Stated goal:
Locate the line that contains "Turn this picture" in the entries below, then repeat it and every following line through the line that contains "from FreeCAD import", exactly, and no others.

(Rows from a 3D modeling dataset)
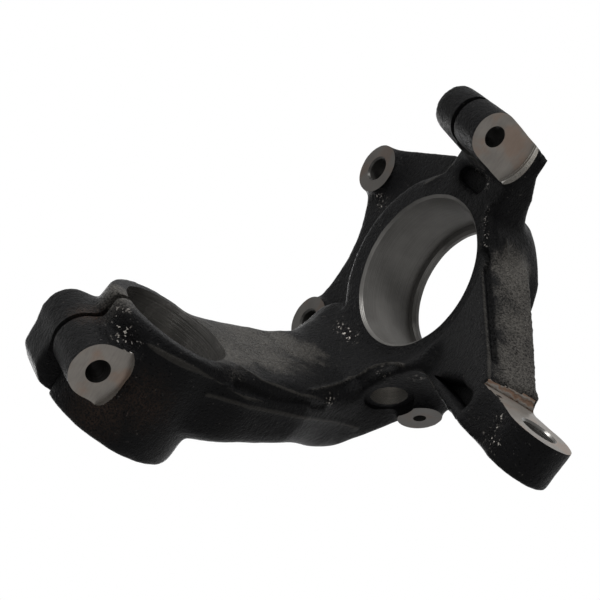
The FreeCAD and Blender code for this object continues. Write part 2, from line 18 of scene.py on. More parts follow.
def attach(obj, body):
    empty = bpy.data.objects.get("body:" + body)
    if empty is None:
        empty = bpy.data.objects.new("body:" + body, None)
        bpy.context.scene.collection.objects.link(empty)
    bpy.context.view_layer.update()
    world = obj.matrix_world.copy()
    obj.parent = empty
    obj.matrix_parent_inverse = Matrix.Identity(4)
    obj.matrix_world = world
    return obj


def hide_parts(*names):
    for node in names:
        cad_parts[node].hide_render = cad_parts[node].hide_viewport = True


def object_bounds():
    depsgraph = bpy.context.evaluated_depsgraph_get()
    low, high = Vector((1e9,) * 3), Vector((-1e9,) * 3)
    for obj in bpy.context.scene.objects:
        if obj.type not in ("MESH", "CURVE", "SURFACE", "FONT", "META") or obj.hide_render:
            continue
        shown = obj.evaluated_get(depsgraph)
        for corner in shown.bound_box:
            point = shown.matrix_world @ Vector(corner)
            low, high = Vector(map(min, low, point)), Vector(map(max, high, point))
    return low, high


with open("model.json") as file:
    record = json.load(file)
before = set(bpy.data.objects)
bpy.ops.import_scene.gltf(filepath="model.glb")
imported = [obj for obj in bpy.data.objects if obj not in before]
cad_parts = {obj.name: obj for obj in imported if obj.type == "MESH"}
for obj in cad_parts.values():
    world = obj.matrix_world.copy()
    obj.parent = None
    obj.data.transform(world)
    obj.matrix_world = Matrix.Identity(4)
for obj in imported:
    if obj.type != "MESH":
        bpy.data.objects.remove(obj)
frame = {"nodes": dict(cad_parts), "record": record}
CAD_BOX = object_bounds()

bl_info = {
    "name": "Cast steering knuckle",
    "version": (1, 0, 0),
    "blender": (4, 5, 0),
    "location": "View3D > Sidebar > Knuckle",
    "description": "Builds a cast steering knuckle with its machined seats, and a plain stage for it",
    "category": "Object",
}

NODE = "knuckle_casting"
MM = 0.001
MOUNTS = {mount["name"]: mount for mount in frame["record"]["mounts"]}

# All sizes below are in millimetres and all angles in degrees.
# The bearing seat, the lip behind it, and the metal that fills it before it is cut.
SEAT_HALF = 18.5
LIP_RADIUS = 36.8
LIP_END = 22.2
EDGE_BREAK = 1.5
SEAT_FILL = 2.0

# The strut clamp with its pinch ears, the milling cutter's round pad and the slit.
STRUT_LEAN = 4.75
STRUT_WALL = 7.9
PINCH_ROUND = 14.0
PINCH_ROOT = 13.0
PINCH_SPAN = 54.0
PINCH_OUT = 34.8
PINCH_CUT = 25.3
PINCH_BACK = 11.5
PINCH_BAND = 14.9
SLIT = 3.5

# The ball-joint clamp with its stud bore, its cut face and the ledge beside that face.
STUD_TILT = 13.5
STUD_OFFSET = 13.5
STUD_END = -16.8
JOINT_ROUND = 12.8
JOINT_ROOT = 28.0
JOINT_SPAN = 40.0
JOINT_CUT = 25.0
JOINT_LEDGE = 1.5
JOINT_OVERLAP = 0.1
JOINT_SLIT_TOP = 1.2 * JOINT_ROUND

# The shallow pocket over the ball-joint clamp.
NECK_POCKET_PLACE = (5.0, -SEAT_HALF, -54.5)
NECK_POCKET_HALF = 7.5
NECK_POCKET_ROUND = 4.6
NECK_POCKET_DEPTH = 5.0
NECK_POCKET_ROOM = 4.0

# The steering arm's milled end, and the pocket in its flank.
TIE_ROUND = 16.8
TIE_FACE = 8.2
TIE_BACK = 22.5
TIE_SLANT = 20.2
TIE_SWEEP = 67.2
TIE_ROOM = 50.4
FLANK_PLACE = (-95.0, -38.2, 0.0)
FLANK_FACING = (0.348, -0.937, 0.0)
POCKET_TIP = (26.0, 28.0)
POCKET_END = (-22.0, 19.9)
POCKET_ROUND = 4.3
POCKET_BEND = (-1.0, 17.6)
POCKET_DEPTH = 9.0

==

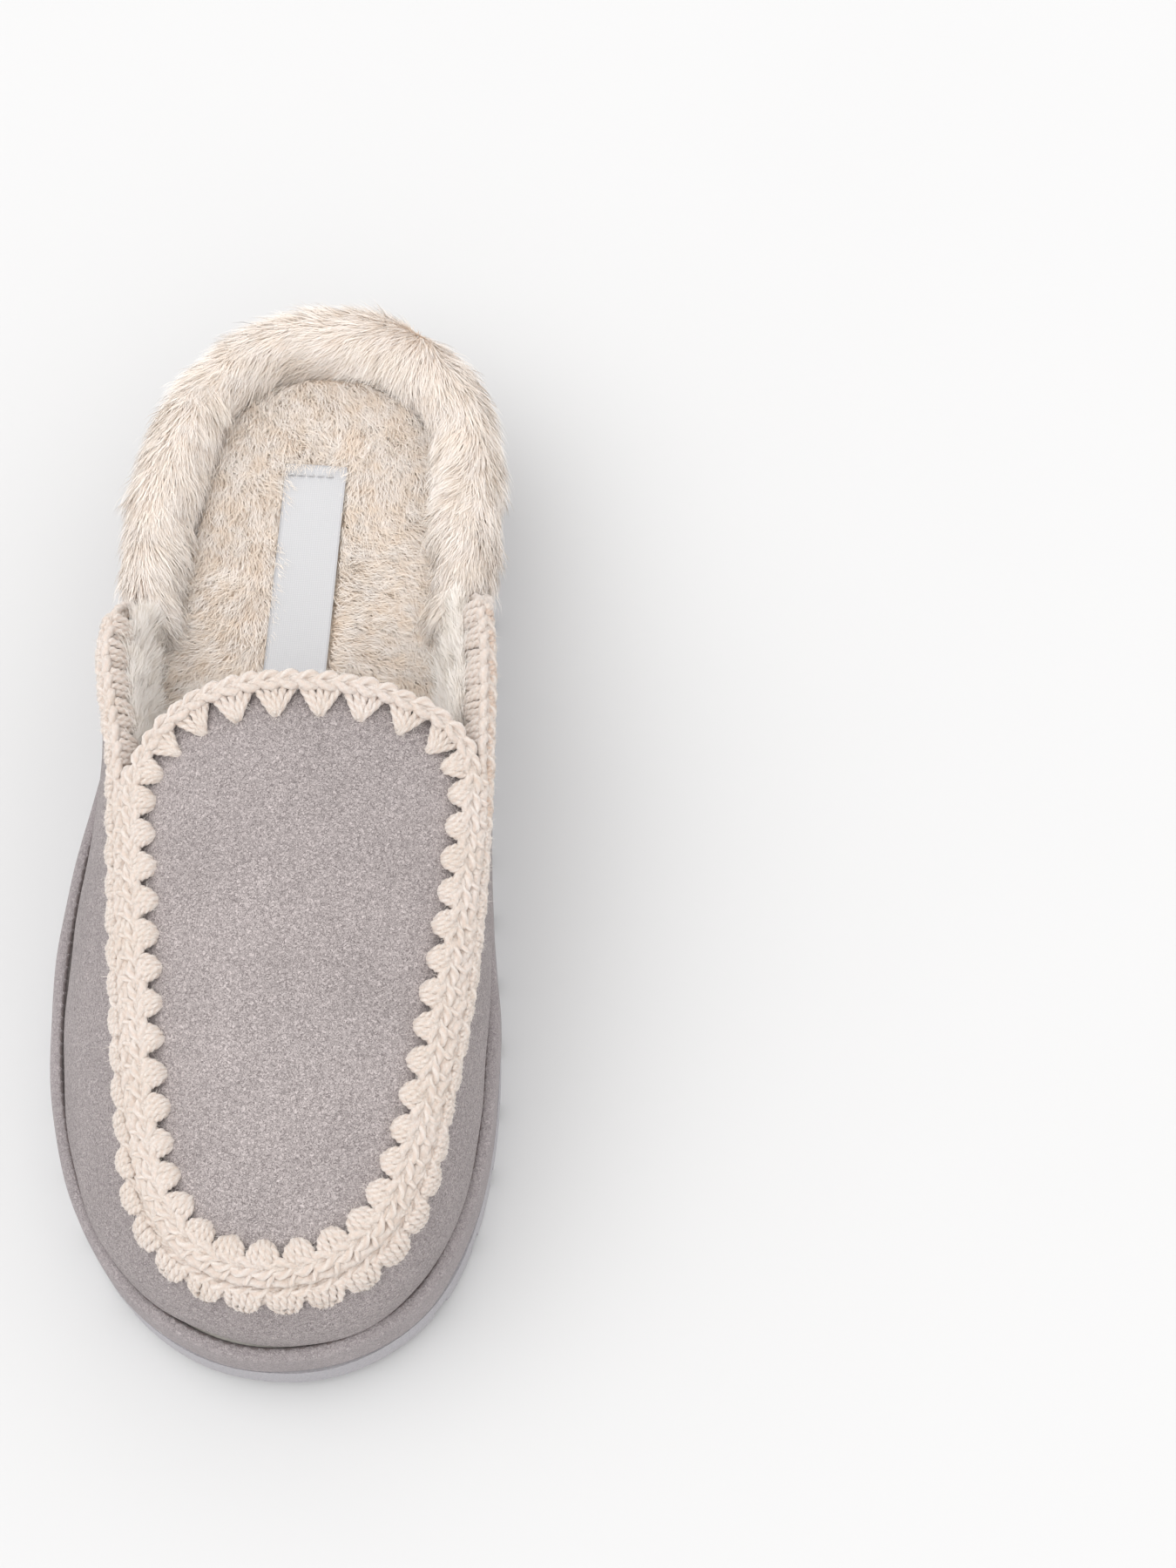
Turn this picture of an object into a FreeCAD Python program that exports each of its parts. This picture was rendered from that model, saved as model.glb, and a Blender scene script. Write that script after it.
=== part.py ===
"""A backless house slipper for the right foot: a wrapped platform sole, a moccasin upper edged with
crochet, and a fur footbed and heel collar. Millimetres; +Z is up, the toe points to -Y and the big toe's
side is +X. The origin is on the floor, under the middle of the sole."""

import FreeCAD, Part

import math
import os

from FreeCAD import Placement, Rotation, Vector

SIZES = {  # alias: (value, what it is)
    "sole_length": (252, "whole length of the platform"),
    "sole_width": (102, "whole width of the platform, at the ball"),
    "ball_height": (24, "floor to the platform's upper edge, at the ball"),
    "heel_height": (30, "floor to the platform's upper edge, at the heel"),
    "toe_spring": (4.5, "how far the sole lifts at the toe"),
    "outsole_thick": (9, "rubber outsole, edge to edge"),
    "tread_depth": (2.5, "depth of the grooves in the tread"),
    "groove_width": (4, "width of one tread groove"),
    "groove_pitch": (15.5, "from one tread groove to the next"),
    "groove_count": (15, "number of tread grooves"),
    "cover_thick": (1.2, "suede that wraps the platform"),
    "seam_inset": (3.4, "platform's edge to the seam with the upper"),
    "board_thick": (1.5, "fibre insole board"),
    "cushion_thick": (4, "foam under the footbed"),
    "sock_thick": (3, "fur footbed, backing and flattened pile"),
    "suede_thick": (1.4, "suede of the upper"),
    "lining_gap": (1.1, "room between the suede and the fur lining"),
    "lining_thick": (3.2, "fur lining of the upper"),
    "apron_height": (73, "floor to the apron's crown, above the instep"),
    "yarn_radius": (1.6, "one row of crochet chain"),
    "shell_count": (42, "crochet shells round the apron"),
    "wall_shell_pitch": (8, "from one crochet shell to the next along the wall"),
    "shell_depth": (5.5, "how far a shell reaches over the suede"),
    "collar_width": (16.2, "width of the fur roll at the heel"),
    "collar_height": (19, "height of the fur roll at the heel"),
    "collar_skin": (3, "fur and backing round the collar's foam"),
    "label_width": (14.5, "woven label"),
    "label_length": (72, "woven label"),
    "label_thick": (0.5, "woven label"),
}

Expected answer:
Turn this picture of an object into a FreeCAD Python program that exports each of its parts. This picture was rendered from that model, saved as model.glb, and a Blender scene script. Write that script after it.
=== part.py ===
"""A backless house slipper for the right foot: a wrapped platform sole, a moccasin upper edged with
crochet, and a fur footbed and heel collar. Millimetres; +Z is up, the toe points to -Y and the big toe's
side is +X. The origin is on the floor, under the middle of the sole."""

import FreeCAD, Part

import math
import os

from FreeCAD import Placement, Rotation, Vector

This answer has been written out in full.